Teenage Mutant Ninja Turtles Collectibles – Matt MacNabb with Robert Barbieri

4 out of 5

I own (or have owned) a few books that examine TMNT’s media contributions outside of comics. They’re fun, but they often go subjectively “wrong” by trying to be too definitive. Or, for a life-long fan like m’self (who was perhaps alive when Turtles first launched…), the book will be pitched a little too shallowly, making it moreso nostalgia bait.

Runner of a Ninja Turtles news site that – via Internet Archive – looks to have gone defunct in either 2018 or 2023, Matt MacNabb pairs with collector Robert Barbieri to not give us something definitive via this slim Teenage Mutant Ninja Turtles Collectibles book, while also aiming it pretty squarely toward the sufficiently nerdy; i.e.: a good compromise.

Amberley Books and whoever edited this provide an effective printing, somewhat charming with its occasional flubs: misaligned text; photos printed with duplicated captions or captions that mis-refer to something; some odd spacing choices. More importantly, the text is bright and the font readable; the spine is stable but easy to spread; and the full color photos (generally three or four to a 9″ x 6″ page) are well detailed. MacNabb does some high level history, and divvies up the toys and knick-knacks as the pre-cartoon stuff, the cartoon stuff, the movies, the music tour, the modern stuff (which was 2017 for this book), and the video games. The latter two sections get very short shrift, but that’s okay – MacNabb is pointed at his nerds, who are more interested in the NES and Gameboy TMNT games than, say, the PS2 / PS3 ones; and certainly a rundown of the music tour VHSes is more worthwhile than adding pages for Nick-era TMNT stuff, which tended towards retro retreads anyway.

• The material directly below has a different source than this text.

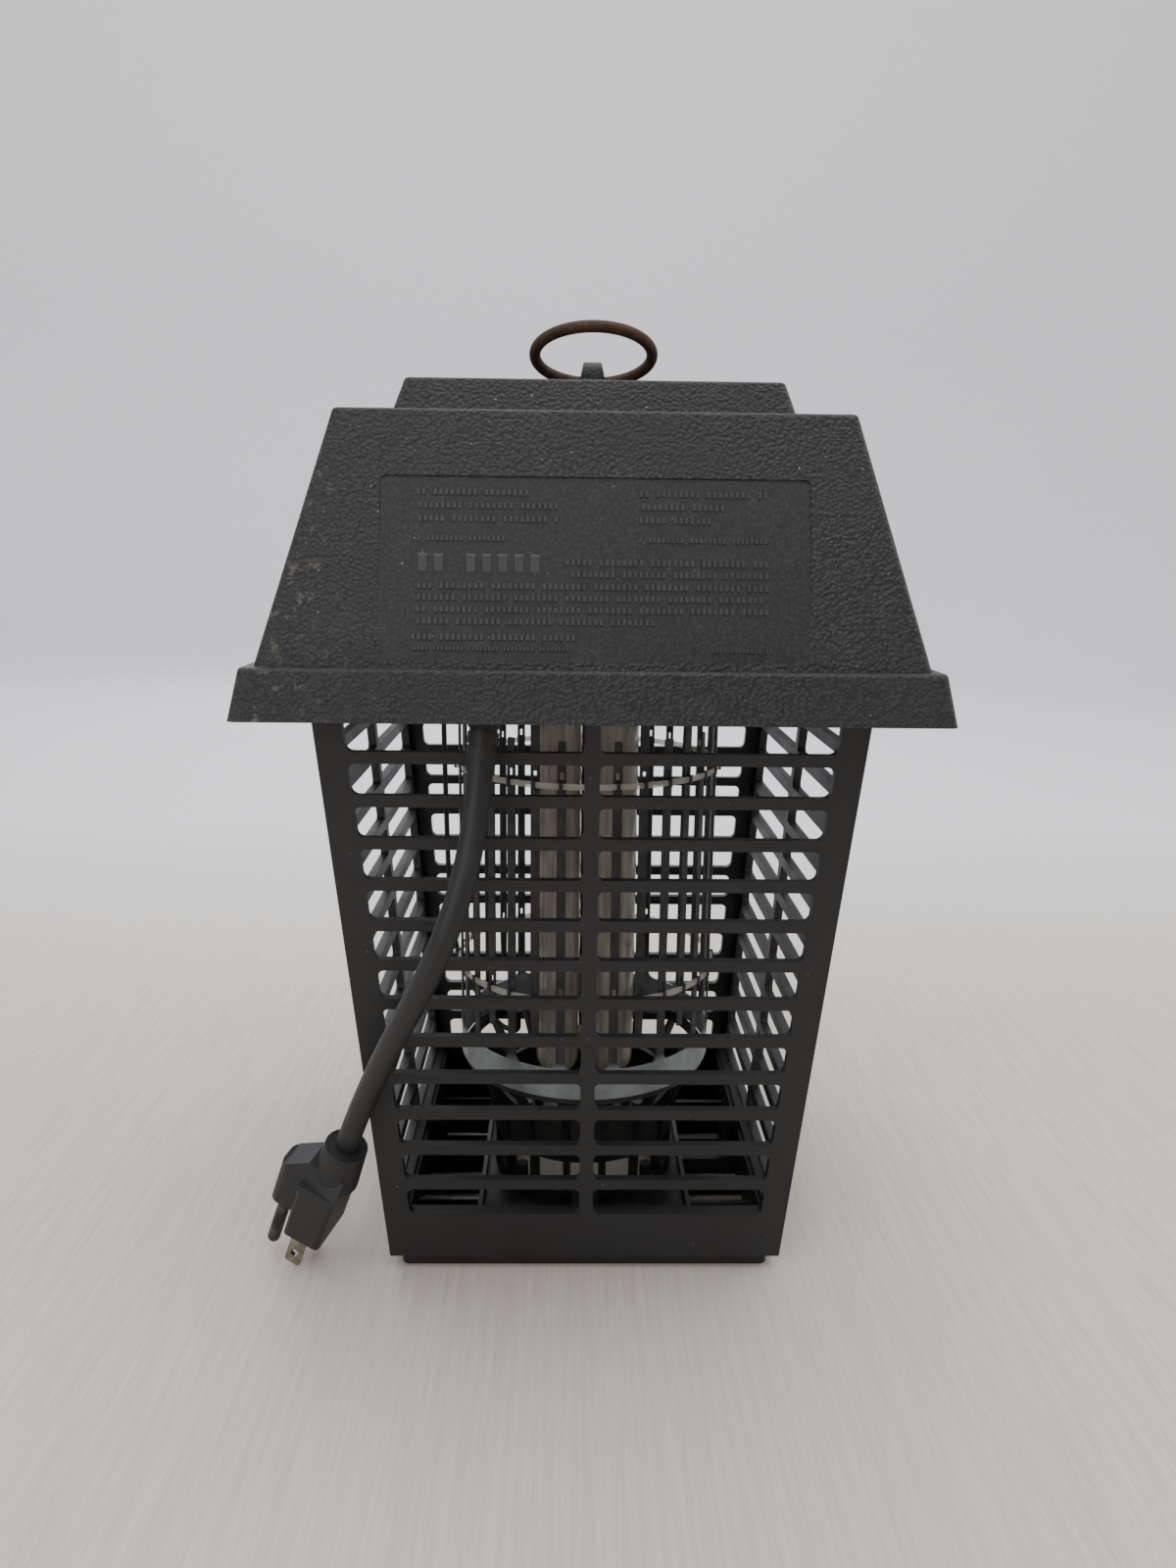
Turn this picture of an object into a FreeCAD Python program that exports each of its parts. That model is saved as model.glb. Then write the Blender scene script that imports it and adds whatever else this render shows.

The biggest sections are for the pre- and post-cartoon toys; these are a lot of fun, and find a good balance between due diligence and finding some rarities to show off. (Completists can use a kinda sorta checklist in the back, but I feel like that’s more to see if you can spot your toys; it wouldn’t work very well as an actual collectors list…)

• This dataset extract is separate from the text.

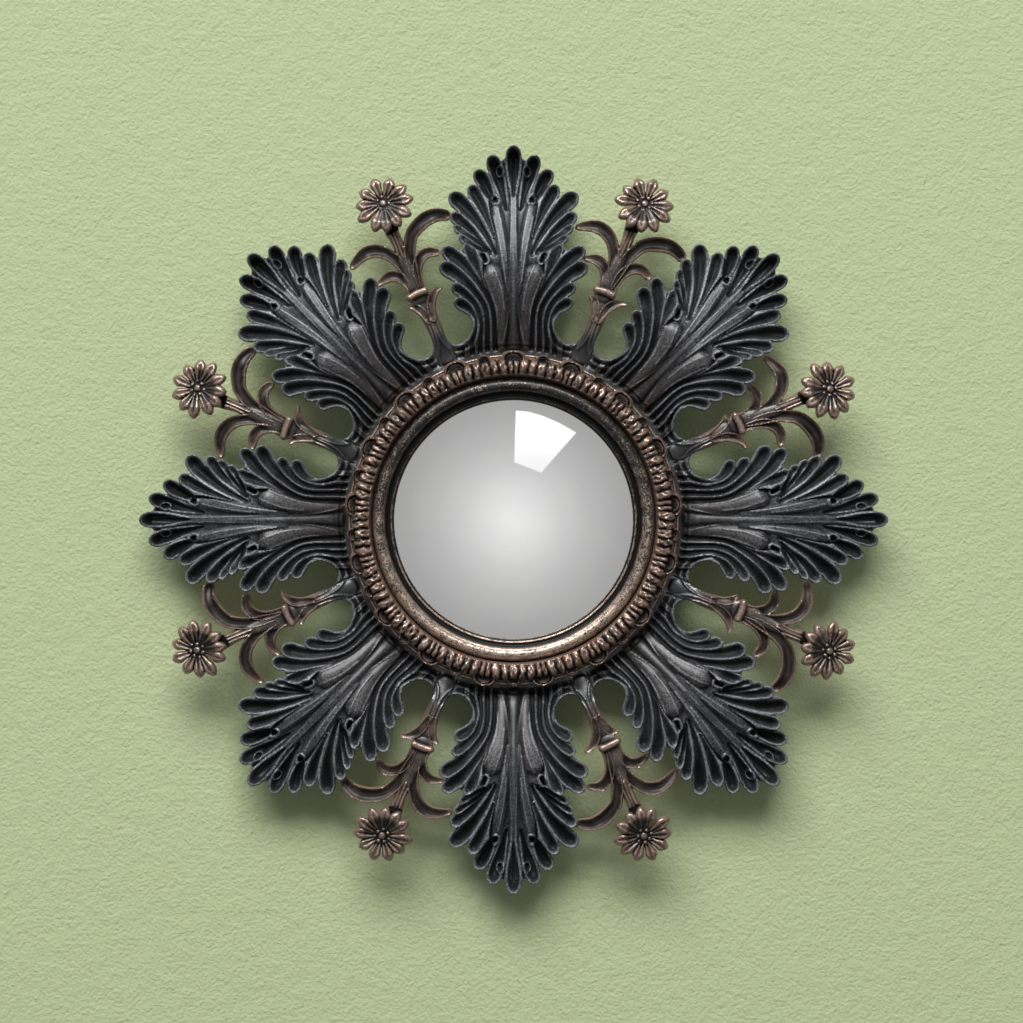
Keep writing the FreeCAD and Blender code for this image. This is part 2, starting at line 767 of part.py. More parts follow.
def flutes():
    cuts = []
    for row in FLUTE_SHARES:
        stations = [leaf_point(share) for share in row]
        radii = [float(S.flute_start), float(S.flute_start + S.flute_mouth) / 2, float(S.flute_mouth)]
        depths = [S.flute_depth * share for share in FLUTE_DEPTH_SHARES]
        for side in (-1, 1):
            cuts.append(flute(stations, radii, depths, side))
    return cuts


def pierced_eyes():
    eyes = []
    for share in PIERCED_EYE_SHARES:
        for side in (-1, 1):
            centre = leaf_point(share, side)
            eyes.append(cylinder(S.eye_radius, ZERO, S.overrun, centre.x, centre.y))
    return eyes


def midrib():
    """The raised rib down the middle, widest at the root."""
    length = float(S.leaf_reach - S.leaf_root)
    centres = []
    widths = []
    for share, width_share in MIDRIB_SHARES:
        along = S.leaf_root + share * length
        half = S.midrib_width * width_share / 2
        depth = leaf_face_depth(along) + S.midrib_height * width_share - half
        centres.append(point(0, along, depth))
        widths.append(half)
    return horn(centres, widths, Vector(1, 0, 0))


def leaf_shape():
    """One acanthus leaf with its tongue, which lies between the back ring and the moulding."""
    sections = [leaf_section(S.leaf_half_width * share) for share in LEAF_SECTION_SHARES]
    sheet = Part.makeLoft(sections, True, False)
    prism = Part.Face(leaf_outline()).extrude(point(0, 0, S.overrun))
    leaf = sheet.common(prism).cut(flutes()).fuse(midrib())
    return leaf.cut(pierced_eyes() + screw_holes([-SCREW_SPREAD, SCREW_SPREAD]))


def leaves():
    shape = leaf_shape()
    return [feature(name, shape.copy(), number * leaf_step()) for number, name in enumerate(LEAF_NAMES)]


# Flower sprig.

def sickle(row):
    """A curved leaf that springs from the stem and arches over to its tip."""
    places = row[:-1]
    widest = row[-1] * S.stem_half
    centres = [point(share[0] * FLOWER_PLACE, share[1] * FLOWER_PLACE, S.stem_depth)
               for share in places]
    radii = [widest * share for share in SICKLE_WIDTH_SHARES]
    return horn(centres, radii, FORWARD)


def flower():
    """A round flower of pointed petals that leans outward, with a boss and a cup behind it."""
    centre = point(0, FLOWER_PLACE, S.flower_depth)
    parts = []
    petal_length = S.flower_radius * PETAL_LENGTH_SHARE
    petal = egg(S.petal_width, petal_length, S.petal_width, point(0, S.flower_radius - petal_length / 2))
    for number in range(PETAL_COUNT):
        turned_petal = petal.copy()
        turned_petal.rotate(Vector(0, 0, 0), FORWARD, FULL_TURN * number / PETAL_COUNT)
        parts.append(turned_petal)
    heart_rise = S.petal_width * HEART_RISE_SHARE
    parts.append(cylinder(S.flower_heart, -S.petal_width / 2, heart_rise))
    parts.append(Part.makeSphere(S.flower_boss, point(0, 0, heart_rise)))
    cup = Part.makeCone(float(S.stem_half), float(S.flower_cup), float(S.flower_cup),
                        point(0, 0, -S.flower_cup), FORWARD)
    parts.append(cup)
    bloom = parts[0].fuse(parts[1:])
    bloom.rotate(Vector(0, 0, 0), Vector(1, 0, 0), -FLOWER_TILT)
    bloom.translate(centre)
    return bloom


def sprig_tongue():
    """The sprig's root, between two leaf roots."""
    half = S.sprig_tongue_half
    length = S.foot_reach - S.tongue_inner
    return Part.makeBox(half + half, length, S.tongue_thickness, point(-half, S.tongue_inner, SEAT_FACE))


def stem(places, shares):
    return horn(places, [S.stem_half * share for share in shares], Vector(1, 0, 0))


def sprig_shape():
    foot = S.foot_reach - S.sprig_tongue_half
    foot_depth = SEAT_FACE + S.sprig_tongue_half
    lower_places = []
    for share, rise in zip(LOWER_STEM_PLACE_SHARES, LOWER_STEM_DEPTH_SHARES):
        along = foot + (COLLAR_PLACE - foot) * share
        depth = foot_depth + (S.stem_depth - foot_depth) * rise
        lower_places.append(point(ZERO, along, depth))
    lower = stem(lower_places, LOWER_STEM_SHARES)
    length = FLOWER_PLACE - COLLAR_PLACE
    upper_places = [point(ZERO, COLLAR_PLACE + length * share, S.stem_depth)
                    for share in UPPER_STEM_PLACE_SHARES]
    upper = stem(upper_places, UPPER_STEM_SHARES)
    collar = Part.makeTorus(S.collar_radius - S.collar_tube, S.collar_tube,
                            point(ZERO, COLLAR_PLACE, S.stem_depth), Vector(0, 1, 0))
    parts = [lower, upper, collar, flower()] + [sickle(row) for row in SICKLE_SHARES]
    return sprig_tongue().fuse(parts).cut(screw_holes([0.0]))


def sprigs():
    shape = sprig_shape()
    lean = leaf_step() / 2
    return [feature(f"flower_sprig_{number + 1}", shape.copy(), number * leaf_step() + lean)
            for number in range(LEAF_COUNT)]


# Back hardware.

def wall_pads():
    pad = primitive("Cylinder", "wall_pad", (ZERO, S.pad_circle, ZERO),
                    Radius=S.pad_radius, Height=BACK_FACE)
    return spread("wall_pads", pad, PAD_ANGLES)


BUTTON_FRONT = BACK_FACE - S.button_gap
BUTTON_BACK = BUTTON_FRONT - S.button_thickness


def turn_buttons():
    """Flat oblong buttons that hold the backing disc; each turns on its screw."""
    half = S.button_half_width
    inner = S.button_circle - S.button_arm
    plate = united("button_plate", [
        primitive("Cylinder", "button_eye", (ZERO, S.button_circle, BUTTON_BACK),
                  Radius=half, Height=S.button_thickness),
        primitive("Cylinder", "button_end", (ZERO, inner, BUTTON_BACK),
                  Radius=half, Height=S.button_thickness),
        primitive("Box", "button_shaft", (-half, inner, BUTTON_BACK),
                  Length=half + half, Width=S.button_arm, Height=S.button_thickness)])
    hole = primitive("Cylinder", "button_hole", (ZERO, S.button_circle, ZERO),
                     Radius=S.button_screw_shank + S.pivot_gap, Height=BACK_FACE)
    button = cut_from("button", plate, hole)
    doc.recompute()
    return [feature(f"turn_button_{number}", button.Shape.copy(), angle)
            for number, angle in enumerate(BUTTON_ANGLES, start=1)]


def turn_button_screws():
    head_front = BUTTON_BACK - S.button_gap
    head_back = head_front - S.button_screw_head_height
    bite = BACK_FACE + S.button_screw_bite
    screw = united("button_screw", [
        primitive("Cylinder", "button_screw_head", (ZERO, S.button_circle, head_back),
                  Radius=S.button_screw_head, Height=S.button_screw_head_height),
        primitive("Cylinder", "button_screw_shank", (ZERO, S.button_circle, head_back),
                  Radius=S.button_screw_shank, Height=bite - head_back)])
    recess = recess_feature("button_screw_recess", S.button_screw_head, head_back, S.button_circle)
    return spread("turn_button_screws", cut_from("button_screw_driven", screw, recess), BUTTON_ANGLES)


def hanger_middle():
    """Height of the middle of the hanger plate above the mirror's axis."""
    return S.hanger_circle + (S.hanger_slot_rise + S.hanger_slot_half - S.hanger_hole) / 2


HANGER_BACK = BACK_FACE - S.hanger_thickness


def hanger_plate():
    """Metal plate with a keyhole: a round hole for the wall screw's head and a slot above it."""
    bottom = S.hanger_circle - S.hanger_hole - S.hanger_margin
    top = S.hanger_circle + S.hanger_slot_rise + S.hanger_slot_half + S.hanger_margin
    half = S.hanger_half_width
    blank = primitive("Box", "hanger_blank", (-half, bottom, HANGER_BACK),
                      Length=half + half, Width=top - bottom, Height=S.hanger_thickness)
    doc.recompute()
    rounded = doc.addObject("Part::Fillet", "hanger_rounded")
    rounded.Base = blank
    corner = float(S.hanger_corner)
    rounded.Edges = [(number, corner, corner) for number, edge in enumerate(blank.Shape.Edges, start=1)
                     if edge.Vertexes[0].Z != edge.Vertexes[1].Z]
    slot_end = S.hanger_circle + S.hanger_slot_rise
    slot_half = S.hanger_slot_half
    keyhole = [
        primitive("Cylinder", "hanger_hole", (ZERO, S.hanger_circle, ZERO),
                  Radius=S.hanger_hole, Height=BACK_FACE),
        primitive("Cylinder", "hanger_slot_end", (ZERO, slot_end, ZERO),
                  Radius=slot_half, Height=BACK_FACE),
        primitive("Box", "hanger_slot", (-slot_half, S.hanger_circle, ZERO),
                  Length=slot_half + slot_half, Width=S.hanger_slot_rise, Height=BACK_FACE)]
    screw_holes_in_plate = [
        primitive("Cylinder", f"hanger_screw_hole_{number}", (across, hanger_middle(), ZERO),
                  Radius=S.hanger_screw_shank + S.thread_gap, Height=BACK_FACE)
        for number, across in enumerate((-S.hanger_screw_place, S.hanger_screw_place), start=1)]
    plate = cut_from("hanger_plate", rounded, united("hanger_cuts", keyhole + screw_holes_in_plate))
    place(plate)
    return plate


def recess_feature(name, head_radius, back, along, across=ZERO):
    """A cross recess as two boxes that are tied to the sheet."""
    reach = head_radius * RECESS_REACH_SHARE
    half = S.recess_width / 2
    return united(name, [
        primitive("Box", name + "_level", (across - reach, along - half, back),
                  Length=reach + reach, Width=half + half, Height=S.recess_depth),
        primitive("Box", name + "_upright", (across - half, along - reach, back),
                  Length=half + half, Width=reach + reach, Height=S.recess_depth)])


def hanger_screw(number, across):
    back = HANGER_BACK - S.hanger_screw_head_height
    bite = BACK_FACE + S.hanger_screw_bite
    screw = united(f"hanger_screw_{number}", [
        primitive("Cylinder", f"hanger_screw_head_{number}", (across, hanger_middle(), back),
                  Radius=S.hanger_screw_head, Height=S.hanger_screw_head_height),
        primitive("Cylinder", f"hanger_screw_shank_{number}", (across, hanger_middle(), back),
                  Radius=S.hanger_screw_shank, Height=bite - back)])
    recess = recess_feature(f"hanger_screw_recess_{number}", S.hanger_screw_head, back,
                            hanger_middle(), across)
    return cut_from(f"hanger_screw_driven_{number}", screw, recess)


def hanger_screws():
    pair = doc.addObject("Part::Compound", "hanger_screws")
    pair.Links = [hanger_screw(1, -S.hanger_screw_place), hanger_screw(2, S.hanger_screw_place)]
    place(pair)
    return pair


def build():
    pieces = [back_ring(), bezel_ring(), ring_moulding(), mirror_glass(), foam_ring(), backing_disc()]
    pieces += leaves()
    pieces += sprigs()
    pieces += [ring_screws(), wall_pads()]
    pieces += turn_buttons()
    pieces += [turn_button_screws(), hanger_plate(), hanger_screws()]
    return pieces


def check(pieces):
    for made in doc.Objects:
        if "Invalid" in made.State or "Error" in made.State:
            raise RuntimeError(f"{made.Label} failed: {made.State}")
    for piece in pieces:
        if piece.Shape.isNull() or not piece.Shape.isValid():
            raise RuntimeError(f"{piece.Label} has no valid shape")


pieces = build()
doc.recompute()
check(pieces)
os.makedirs("parts", exist_ok=True)
for piece in pieces:
    piece.Shape.exportStep(f"parts/{piece.Label}.step")
    print(piece.Label, len(piece.Shape.Solids), round(piece.Shape.Volume, 1), piece.Shape.BoundBox)
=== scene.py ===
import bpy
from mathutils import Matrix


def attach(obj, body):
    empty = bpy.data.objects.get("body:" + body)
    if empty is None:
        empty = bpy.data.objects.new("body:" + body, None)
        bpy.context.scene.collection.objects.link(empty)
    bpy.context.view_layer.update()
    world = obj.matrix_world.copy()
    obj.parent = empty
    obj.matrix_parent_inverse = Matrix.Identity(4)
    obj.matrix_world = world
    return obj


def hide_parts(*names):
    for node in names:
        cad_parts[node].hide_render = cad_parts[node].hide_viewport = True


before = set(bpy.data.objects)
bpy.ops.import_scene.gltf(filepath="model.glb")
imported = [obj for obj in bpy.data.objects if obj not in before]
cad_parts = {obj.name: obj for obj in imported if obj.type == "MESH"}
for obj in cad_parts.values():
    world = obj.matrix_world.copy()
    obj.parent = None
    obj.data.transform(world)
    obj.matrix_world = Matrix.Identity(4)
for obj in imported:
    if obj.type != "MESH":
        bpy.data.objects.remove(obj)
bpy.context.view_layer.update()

import math

import bpy
import numpy as np
from mathutils import Vector

# The mirror is drawn in millimetres as if it lay on its back: across (right), along
# (towards its top) and depth (forward from the wall), with its own axis at zero.
WALL_Y = 2.3
AXIS_Z = -54.5
AXIS_METRES = AXIS_Z * 0.001
LEAVES = 8
STEP = 360.0 / LEAVES
SEAT = 9.0
MOULDING_SEAT = 13.0
FRONT_LIMIT = 24.8
# Radii of the feet's inner ends, of the carved ring's edge that hides them, and of the leaves' tips.
FOOT_END = 56.3
RING_EDGE = 62.9
REACH = 139.85
FOOT_LENGTH = 70.6
# How far a hidden foot stays below the carved ring, and above the back ring.
UNDER_RING = 0.05
ABOVE_SEAT = 0.02
# Edge distance that stands for well outside.
OUTSIDE = -9.0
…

I do think the movie section could’ve been built out more, but that’s balanced out by including a ton of the random stuff – the dollar store finds; the bookbags. I itched to know artist credits on occasion for those kinda items, but that’s going pretty deep. For the price point, and the “purpose” of this book as more of a celebration of collecting TMNT than anything else, it hits right.